GIVEN INSTRUCTION:
Extract, from the records beneath this instruction, each line that contains the word "between".

RECORDS FOR THIS TASK:
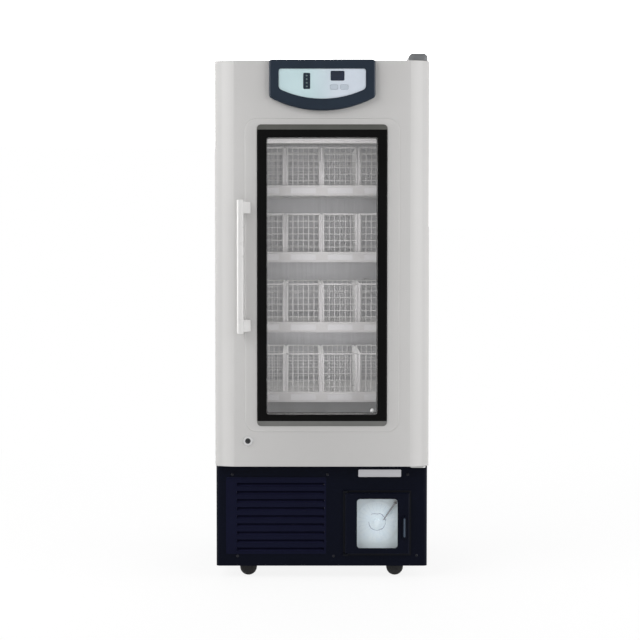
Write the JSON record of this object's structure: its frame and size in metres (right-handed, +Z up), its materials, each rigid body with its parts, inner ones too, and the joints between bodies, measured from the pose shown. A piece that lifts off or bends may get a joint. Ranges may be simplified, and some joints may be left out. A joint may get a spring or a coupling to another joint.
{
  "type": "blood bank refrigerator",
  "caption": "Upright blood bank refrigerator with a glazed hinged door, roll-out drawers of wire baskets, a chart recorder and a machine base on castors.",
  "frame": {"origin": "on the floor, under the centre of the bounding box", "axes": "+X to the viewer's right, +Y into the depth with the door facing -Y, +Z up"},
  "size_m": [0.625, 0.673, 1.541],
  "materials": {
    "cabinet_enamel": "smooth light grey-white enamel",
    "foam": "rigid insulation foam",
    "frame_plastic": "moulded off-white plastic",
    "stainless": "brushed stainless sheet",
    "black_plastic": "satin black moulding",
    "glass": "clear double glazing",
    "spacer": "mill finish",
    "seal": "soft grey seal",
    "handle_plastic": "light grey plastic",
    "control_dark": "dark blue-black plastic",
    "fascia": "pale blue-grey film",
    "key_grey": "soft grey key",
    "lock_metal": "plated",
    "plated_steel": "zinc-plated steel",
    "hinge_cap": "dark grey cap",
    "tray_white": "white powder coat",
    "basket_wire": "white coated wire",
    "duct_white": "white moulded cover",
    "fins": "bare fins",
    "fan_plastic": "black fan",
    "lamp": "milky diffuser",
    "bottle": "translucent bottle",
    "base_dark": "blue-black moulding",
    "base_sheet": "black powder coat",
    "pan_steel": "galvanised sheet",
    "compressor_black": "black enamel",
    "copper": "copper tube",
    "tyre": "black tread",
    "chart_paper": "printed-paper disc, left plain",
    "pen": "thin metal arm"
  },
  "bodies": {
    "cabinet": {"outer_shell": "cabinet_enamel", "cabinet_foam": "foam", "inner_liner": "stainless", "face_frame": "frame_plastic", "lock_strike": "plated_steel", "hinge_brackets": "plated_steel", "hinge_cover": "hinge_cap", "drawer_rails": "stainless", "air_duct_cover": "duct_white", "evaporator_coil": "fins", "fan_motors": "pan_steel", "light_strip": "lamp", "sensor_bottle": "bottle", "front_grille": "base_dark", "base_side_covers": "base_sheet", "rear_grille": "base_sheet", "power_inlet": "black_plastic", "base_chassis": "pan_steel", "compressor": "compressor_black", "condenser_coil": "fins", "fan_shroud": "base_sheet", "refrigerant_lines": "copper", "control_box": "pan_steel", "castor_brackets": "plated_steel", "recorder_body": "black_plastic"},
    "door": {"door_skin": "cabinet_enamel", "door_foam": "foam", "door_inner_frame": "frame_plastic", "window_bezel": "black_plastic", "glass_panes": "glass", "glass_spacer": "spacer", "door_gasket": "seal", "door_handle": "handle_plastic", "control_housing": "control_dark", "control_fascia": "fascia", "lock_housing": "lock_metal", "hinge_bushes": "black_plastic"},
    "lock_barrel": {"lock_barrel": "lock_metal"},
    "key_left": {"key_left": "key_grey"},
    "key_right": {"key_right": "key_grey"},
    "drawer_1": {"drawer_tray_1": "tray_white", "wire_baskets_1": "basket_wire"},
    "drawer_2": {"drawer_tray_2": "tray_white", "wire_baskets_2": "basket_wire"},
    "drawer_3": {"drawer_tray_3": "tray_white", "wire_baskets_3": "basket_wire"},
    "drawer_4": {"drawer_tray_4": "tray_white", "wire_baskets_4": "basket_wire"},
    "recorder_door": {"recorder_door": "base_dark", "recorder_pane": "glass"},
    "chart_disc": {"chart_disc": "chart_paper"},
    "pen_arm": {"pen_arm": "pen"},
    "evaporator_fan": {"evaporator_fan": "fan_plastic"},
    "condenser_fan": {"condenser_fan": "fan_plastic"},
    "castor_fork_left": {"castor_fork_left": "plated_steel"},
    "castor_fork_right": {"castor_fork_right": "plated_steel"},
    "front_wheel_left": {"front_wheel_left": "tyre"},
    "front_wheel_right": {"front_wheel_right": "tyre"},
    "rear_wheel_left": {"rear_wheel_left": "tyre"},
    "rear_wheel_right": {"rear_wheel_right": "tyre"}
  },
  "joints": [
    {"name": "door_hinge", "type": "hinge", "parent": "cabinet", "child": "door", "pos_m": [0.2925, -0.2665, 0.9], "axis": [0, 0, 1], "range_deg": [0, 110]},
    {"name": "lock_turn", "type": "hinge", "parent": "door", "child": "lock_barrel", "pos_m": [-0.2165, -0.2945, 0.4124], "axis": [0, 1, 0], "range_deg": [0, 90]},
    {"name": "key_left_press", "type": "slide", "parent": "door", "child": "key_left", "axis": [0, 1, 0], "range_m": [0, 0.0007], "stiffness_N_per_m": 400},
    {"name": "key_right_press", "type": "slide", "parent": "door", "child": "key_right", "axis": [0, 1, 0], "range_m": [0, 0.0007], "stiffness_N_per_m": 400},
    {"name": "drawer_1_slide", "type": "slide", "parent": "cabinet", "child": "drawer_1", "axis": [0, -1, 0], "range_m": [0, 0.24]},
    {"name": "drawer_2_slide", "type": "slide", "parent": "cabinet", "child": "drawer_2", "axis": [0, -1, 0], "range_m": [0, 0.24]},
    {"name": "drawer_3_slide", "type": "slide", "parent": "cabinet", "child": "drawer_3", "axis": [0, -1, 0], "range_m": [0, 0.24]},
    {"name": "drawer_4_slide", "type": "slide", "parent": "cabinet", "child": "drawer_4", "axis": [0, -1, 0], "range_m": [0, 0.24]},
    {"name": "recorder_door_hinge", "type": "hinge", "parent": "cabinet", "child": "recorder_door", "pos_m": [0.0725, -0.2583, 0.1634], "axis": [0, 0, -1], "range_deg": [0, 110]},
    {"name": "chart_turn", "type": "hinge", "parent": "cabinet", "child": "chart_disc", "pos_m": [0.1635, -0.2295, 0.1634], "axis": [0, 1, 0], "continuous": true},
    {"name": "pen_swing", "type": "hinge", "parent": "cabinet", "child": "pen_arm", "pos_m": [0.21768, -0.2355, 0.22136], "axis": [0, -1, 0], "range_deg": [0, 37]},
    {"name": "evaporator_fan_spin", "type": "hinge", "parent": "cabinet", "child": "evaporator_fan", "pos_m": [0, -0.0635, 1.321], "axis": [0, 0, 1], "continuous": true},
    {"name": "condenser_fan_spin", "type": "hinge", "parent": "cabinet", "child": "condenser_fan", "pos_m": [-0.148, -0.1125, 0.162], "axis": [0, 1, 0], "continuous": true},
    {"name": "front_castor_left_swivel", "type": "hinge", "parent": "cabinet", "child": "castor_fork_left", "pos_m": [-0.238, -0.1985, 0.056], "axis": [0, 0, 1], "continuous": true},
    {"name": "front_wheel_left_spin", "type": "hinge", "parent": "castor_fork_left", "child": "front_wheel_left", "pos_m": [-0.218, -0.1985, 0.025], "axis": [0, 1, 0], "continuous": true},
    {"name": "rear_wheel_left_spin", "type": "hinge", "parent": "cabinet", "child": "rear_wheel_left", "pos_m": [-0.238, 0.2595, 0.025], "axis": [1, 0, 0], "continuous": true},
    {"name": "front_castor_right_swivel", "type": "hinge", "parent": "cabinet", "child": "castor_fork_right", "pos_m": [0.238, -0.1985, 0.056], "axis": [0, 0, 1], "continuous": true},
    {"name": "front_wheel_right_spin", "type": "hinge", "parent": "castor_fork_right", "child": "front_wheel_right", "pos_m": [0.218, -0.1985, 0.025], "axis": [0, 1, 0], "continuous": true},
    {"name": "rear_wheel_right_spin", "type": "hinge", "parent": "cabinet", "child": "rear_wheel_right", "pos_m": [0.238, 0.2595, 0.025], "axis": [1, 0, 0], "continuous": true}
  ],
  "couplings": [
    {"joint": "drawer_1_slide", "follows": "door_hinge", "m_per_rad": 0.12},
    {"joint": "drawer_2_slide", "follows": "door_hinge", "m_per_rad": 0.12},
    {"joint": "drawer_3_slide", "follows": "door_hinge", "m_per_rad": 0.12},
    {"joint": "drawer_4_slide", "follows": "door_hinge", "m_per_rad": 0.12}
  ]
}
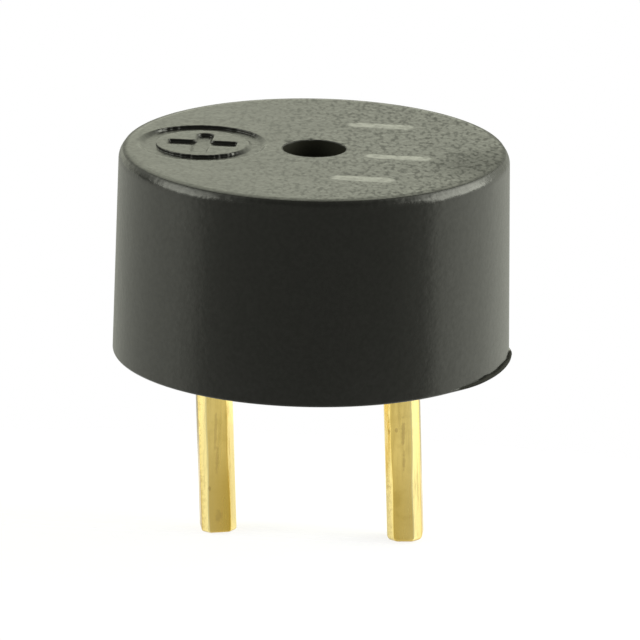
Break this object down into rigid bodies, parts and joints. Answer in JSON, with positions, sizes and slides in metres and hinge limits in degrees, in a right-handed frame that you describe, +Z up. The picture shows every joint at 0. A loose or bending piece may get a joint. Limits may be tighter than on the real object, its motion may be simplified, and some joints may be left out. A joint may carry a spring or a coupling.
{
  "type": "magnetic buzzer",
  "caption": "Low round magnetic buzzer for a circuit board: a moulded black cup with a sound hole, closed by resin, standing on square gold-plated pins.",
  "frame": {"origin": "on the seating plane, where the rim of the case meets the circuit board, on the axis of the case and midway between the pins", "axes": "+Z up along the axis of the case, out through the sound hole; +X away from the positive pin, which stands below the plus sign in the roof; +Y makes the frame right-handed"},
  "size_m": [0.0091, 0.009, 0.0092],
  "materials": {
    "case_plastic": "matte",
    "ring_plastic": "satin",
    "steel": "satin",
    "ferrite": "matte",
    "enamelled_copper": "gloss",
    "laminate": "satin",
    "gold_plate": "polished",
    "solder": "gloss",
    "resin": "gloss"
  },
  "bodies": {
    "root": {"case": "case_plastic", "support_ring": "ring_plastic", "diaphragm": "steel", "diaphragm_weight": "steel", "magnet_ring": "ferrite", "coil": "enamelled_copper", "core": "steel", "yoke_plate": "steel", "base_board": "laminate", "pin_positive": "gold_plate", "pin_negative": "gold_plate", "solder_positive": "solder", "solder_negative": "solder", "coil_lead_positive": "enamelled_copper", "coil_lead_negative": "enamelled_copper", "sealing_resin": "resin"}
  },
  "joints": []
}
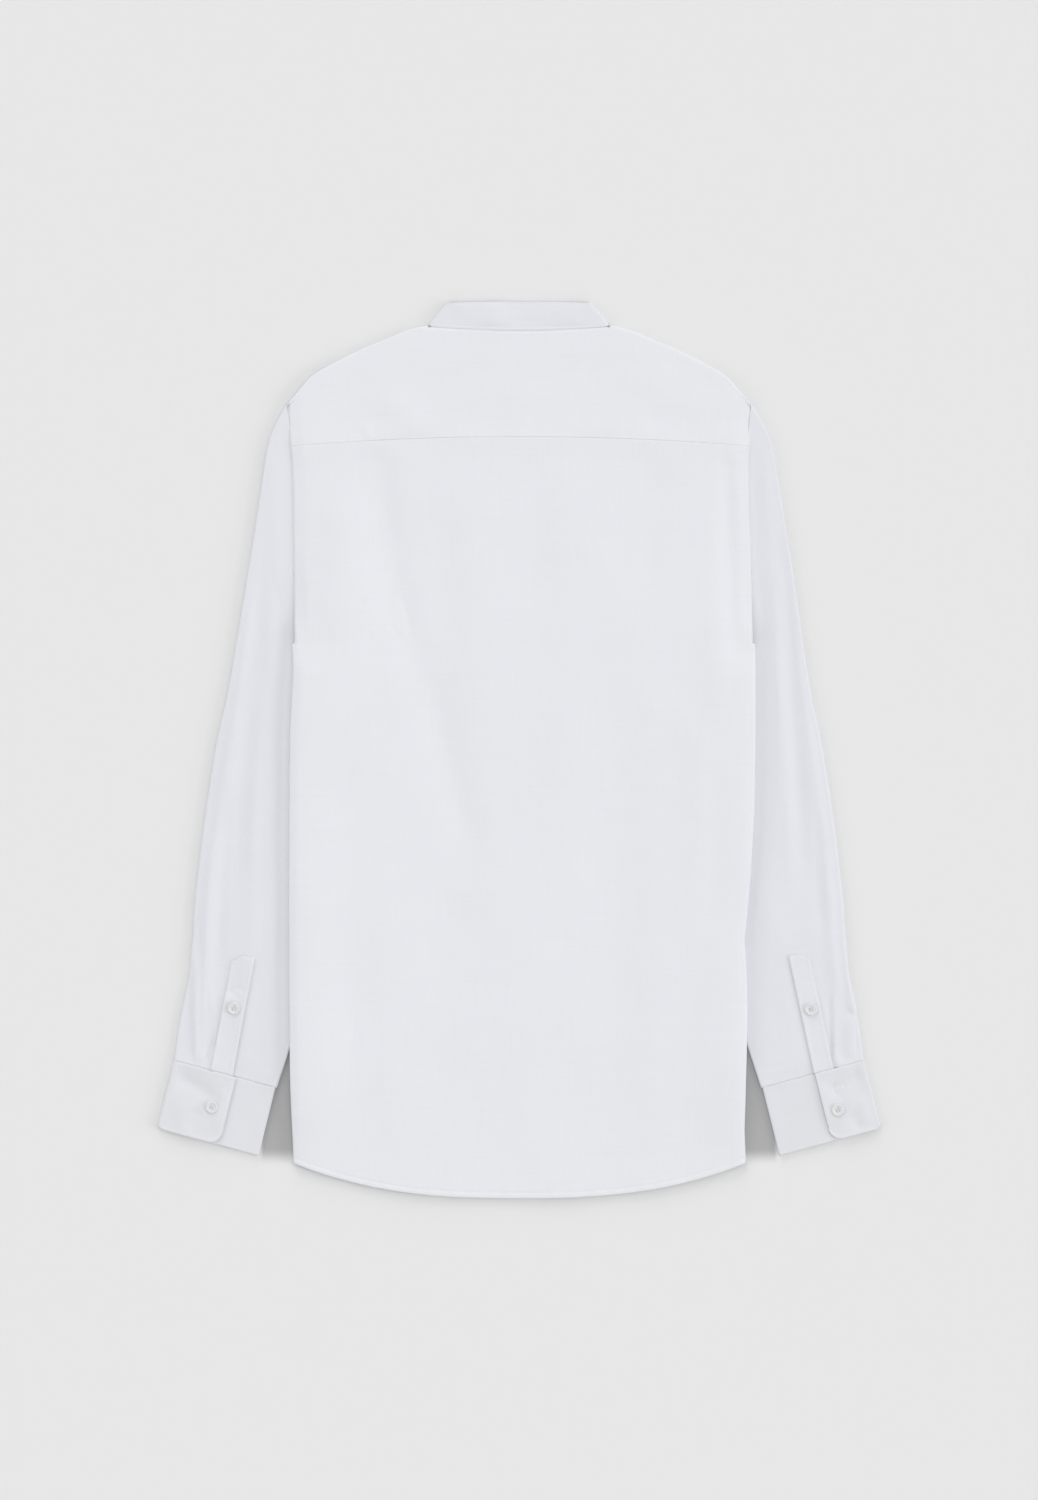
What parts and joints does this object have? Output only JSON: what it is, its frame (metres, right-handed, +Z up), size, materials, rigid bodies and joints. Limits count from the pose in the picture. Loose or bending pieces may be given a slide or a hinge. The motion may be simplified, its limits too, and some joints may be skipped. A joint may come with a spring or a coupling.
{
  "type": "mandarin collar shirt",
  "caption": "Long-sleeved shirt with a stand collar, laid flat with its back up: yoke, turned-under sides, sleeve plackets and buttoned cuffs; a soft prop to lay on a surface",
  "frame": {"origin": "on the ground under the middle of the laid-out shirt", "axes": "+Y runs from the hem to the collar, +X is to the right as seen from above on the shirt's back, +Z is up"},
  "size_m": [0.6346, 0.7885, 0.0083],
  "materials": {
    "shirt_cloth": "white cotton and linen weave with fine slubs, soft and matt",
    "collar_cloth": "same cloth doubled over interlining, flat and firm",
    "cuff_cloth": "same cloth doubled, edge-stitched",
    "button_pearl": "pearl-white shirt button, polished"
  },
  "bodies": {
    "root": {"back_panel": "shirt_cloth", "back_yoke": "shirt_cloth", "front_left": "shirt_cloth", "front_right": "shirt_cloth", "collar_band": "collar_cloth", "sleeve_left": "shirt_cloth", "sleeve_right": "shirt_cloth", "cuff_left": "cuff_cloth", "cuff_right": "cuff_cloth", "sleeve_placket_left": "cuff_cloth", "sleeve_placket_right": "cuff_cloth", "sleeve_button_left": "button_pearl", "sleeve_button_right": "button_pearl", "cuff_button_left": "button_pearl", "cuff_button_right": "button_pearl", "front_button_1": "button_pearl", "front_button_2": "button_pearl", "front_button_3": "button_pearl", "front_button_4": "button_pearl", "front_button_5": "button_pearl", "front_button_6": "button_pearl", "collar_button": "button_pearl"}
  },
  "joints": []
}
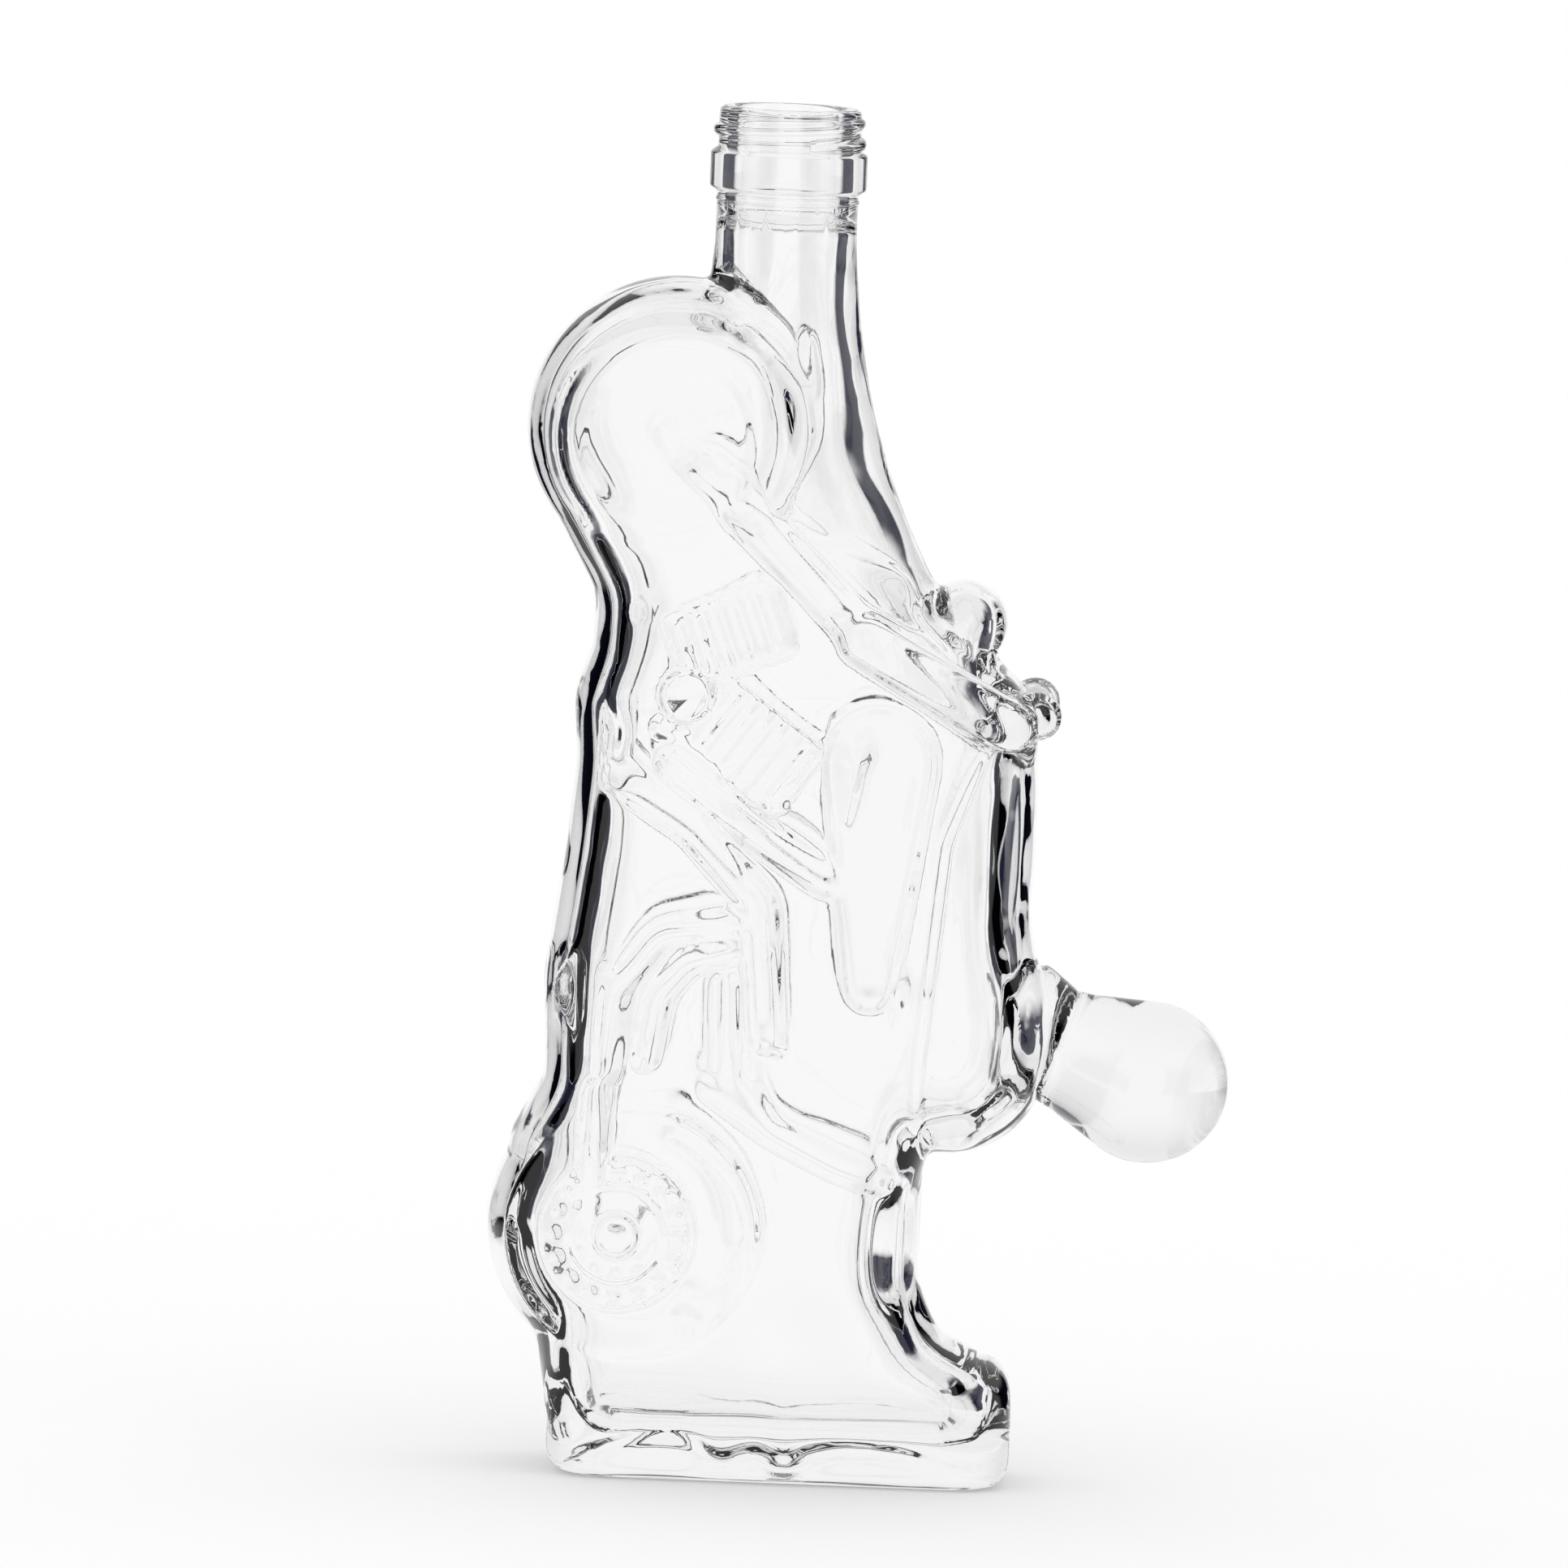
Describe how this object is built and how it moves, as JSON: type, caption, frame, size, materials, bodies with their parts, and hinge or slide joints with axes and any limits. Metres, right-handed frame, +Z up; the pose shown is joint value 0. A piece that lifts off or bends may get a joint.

TASK RESPONSE:
Write the JSON record of this object's structure: its frame and size in metres (right-handed, +Z up), its materials, each rigid body with its parts, inner ones too, and the joints between bodies, measured from the pose shown. A piece that lifts off or bends may get a joint. Ranges may be simplified, and some joints may be left out. A joint may get a spring or a coupling to another joint.
  "frame": {"origin": "on the seating plane, where the rim of the case meets the circuit board, on the axis of the case and midway between the pins", "axes": "+Z up along the axis of the case, out through the sound hole; +X away from the positive pin, which stands below the plus sign in the roof; +Y makes the frame right-handed"},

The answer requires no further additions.